→ **Aim of the exercise**: Will you repeat only the lines beginning at the one that mentions "as it stands." and ending at the one that mentions "if empty is", both of them included, exactly?

→ **Excerpted records**:
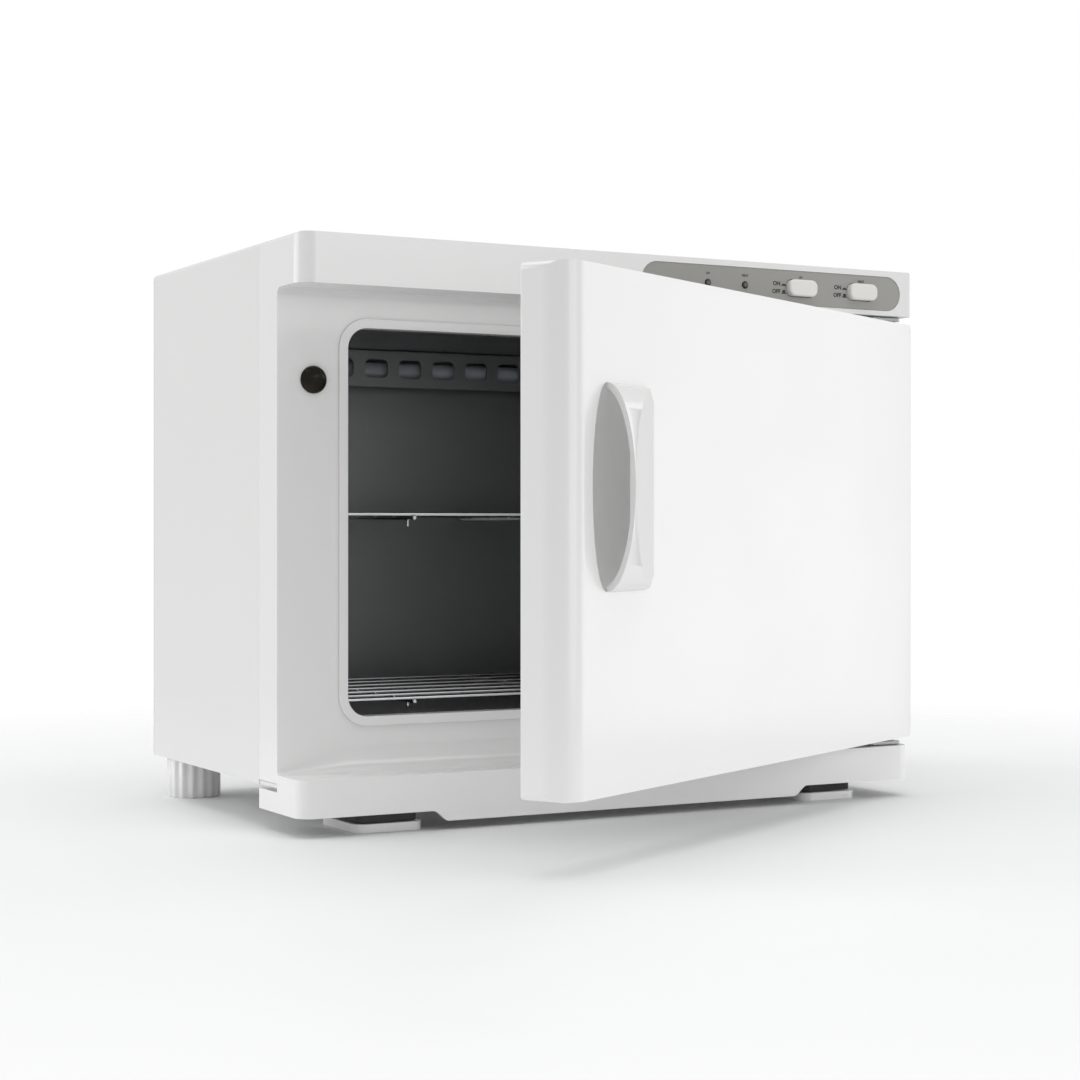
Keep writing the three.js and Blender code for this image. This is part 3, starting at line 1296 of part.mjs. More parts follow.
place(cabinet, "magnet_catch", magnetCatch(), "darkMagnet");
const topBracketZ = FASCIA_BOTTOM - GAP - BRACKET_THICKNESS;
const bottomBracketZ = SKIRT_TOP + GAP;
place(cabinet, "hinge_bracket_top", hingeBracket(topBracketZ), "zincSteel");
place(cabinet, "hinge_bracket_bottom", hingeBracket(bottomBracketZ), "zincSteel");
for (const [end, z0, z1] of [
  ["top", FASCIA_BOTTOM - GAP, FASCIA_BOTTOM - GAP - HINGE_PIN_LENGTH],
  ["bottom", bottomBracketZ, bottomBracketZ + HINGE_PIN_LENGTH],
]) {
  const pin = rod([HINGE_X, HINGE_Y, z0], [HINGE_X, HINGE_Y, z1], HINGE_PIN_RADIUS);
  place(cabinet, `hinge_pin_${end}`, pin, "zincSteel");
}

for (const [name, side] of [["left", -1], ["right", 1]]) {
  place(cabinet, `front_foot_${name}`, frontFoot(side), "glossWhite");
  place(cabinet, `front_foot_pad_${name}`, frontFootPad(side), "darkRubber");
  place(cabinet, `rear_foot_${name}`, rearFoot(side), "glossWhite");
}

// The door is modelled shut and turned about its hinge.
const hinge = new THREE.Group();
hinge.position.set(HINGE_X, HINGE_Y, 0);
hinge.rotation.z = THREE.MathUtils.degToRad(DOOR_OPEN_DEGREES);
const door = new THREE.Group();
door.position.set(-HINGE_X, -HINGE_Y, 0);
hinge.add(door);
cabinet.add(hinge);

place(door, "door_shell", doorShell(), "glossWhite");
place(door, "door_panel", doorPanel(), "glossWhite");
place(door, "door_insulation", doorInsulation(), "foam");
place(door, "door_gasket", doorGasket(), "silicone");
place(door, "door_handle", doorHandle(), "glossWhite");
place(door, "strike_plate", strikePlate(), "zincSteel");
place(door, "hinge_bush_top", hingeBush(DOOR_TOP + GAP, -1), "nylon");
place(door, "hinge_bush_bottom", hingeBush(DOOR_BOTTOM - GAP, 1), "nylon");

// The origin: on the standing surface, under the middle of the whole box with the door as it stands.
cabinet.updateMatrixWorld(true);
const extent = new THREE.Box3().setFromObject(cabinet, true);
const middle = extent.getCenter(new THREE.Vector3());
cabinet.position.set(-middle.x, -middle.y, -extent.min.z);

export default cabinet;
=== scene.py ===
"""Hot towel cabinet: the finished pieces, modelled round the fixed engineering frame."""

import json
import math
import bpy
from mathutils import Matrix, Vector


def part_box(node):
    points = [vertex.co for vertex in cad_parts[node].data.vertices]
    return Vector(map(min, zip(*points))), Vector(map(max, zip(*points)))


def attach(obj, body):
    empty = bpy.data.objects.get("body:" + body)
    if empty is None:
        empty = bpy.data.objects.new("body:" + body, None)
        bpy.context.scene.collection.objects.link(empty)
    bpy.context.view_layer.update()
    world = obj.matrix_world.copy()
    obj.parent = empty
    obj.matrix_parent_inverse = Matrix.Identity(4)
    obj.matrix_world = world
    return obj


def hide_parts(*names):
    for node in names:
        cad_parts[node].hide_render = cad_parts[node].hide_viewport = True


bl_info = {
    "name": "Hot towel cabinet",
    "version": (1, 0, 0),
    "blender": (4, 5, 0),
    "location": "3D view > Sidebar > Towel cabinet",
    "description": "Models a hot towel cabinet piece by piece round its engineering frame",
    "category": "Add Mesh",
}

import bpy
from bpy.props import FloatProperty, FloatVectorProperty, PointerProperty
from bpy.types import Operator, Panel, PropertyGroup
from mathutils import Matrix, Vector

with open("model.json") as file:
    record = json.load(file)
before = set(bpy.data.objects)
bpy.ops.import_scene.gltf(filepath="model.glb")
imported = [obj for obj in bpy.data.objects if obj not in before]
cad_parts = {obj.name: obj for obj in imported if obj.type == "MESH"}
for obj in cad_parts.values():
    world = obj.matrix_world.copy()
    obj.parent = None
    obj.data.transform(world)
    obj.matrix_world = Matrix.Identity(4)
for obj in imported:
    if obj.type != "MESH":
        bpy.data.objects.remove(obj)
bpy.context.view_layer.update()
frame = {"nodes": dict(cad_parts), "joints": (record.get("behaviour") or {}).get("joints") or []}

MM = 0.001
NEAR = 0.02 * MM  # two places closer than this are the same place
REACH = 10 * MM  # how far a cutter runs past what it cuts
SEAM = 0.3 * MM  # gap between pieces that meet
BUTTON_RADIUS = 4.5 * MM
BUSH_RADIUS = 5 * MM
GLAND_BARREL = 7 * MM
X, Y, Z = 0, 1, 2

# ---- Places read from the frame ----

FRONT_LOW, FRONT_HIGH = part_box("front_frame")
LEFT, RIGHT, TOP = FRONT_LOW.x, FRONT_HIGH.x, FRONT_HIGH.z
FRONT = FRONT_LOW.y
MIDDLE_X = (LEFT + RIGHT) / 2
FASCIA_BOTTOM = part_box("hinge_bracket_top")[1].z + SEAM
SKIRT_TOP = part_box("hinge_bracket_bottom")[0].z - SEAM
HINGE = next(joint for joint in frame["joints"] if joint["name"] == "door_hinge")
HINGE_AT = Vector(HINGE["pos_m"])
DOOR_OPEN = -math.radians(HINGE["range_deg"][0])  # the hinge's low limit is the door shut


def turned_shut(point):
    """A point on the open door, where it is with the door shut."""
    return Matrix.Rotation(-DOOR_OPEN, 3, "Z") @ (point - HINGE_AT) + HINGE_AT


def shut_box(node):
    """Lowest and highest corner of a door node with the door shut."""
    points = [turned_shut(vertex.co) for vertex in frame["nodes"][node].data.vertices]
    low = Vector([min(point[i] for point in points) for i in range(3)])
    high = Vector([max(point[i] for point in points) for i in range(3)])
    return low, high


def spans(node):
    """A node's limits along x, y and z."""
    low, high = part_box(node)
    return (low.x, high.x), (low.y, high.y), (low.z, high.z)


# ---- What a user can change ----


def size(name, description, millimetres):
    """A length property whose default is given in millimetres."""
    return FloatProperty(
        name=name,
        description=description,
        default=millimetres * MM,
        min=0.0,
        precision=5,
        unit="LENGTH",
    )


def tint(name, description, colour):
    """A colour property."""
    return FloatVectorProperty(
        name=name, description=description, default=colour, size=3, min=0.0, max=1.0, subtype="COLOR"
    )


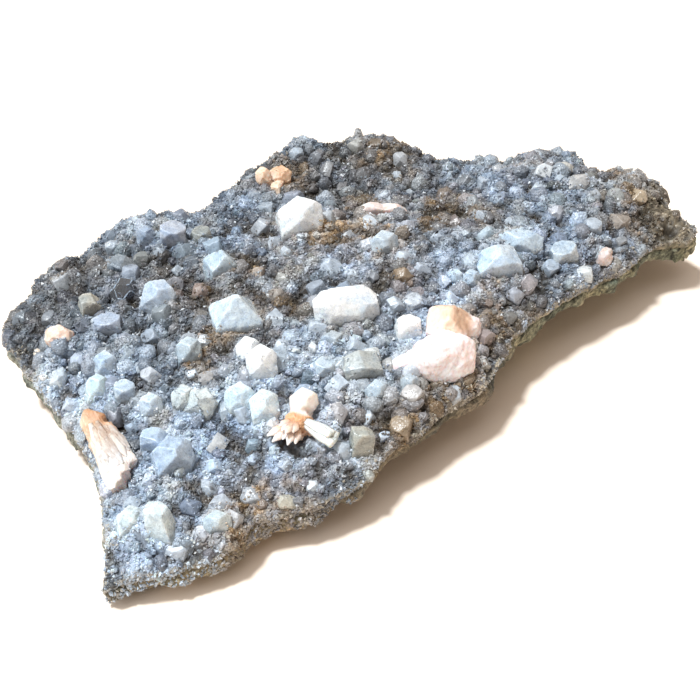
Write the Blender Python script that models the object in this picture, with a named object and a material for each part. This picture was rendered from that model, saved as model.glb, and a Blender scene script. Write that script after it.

→ **Full output**:
// The origin: on the standing surface, under the middle of the whole box with the door as it stands.
cabinet.updateMatrixWorld(true);
const extent = new THREE.Box3().setFromObject(cabinet, true);
const middle = extent.getCenter(new THREE.Vector3());
cabinet.position.set(-middle.x, -middle.y, -extent.min.z);

export default cabinet;
=== scene.py ===
"""Hot towel cabinet: the finished pieces, modelled round the fixed engineering frame."""

import json
import math
import bpy
from mathutils import Matrix, Vector


def part_box(node):
    points = [vertex.co for vertex in cad_parts[node].data.vertices]
    return Vector(map(min, zip(*points))), Vector(map(max, zip(*points)))


def attach(obj, body):
    empty = bpy.data.objects.get("body:" + body)
    if empty is None:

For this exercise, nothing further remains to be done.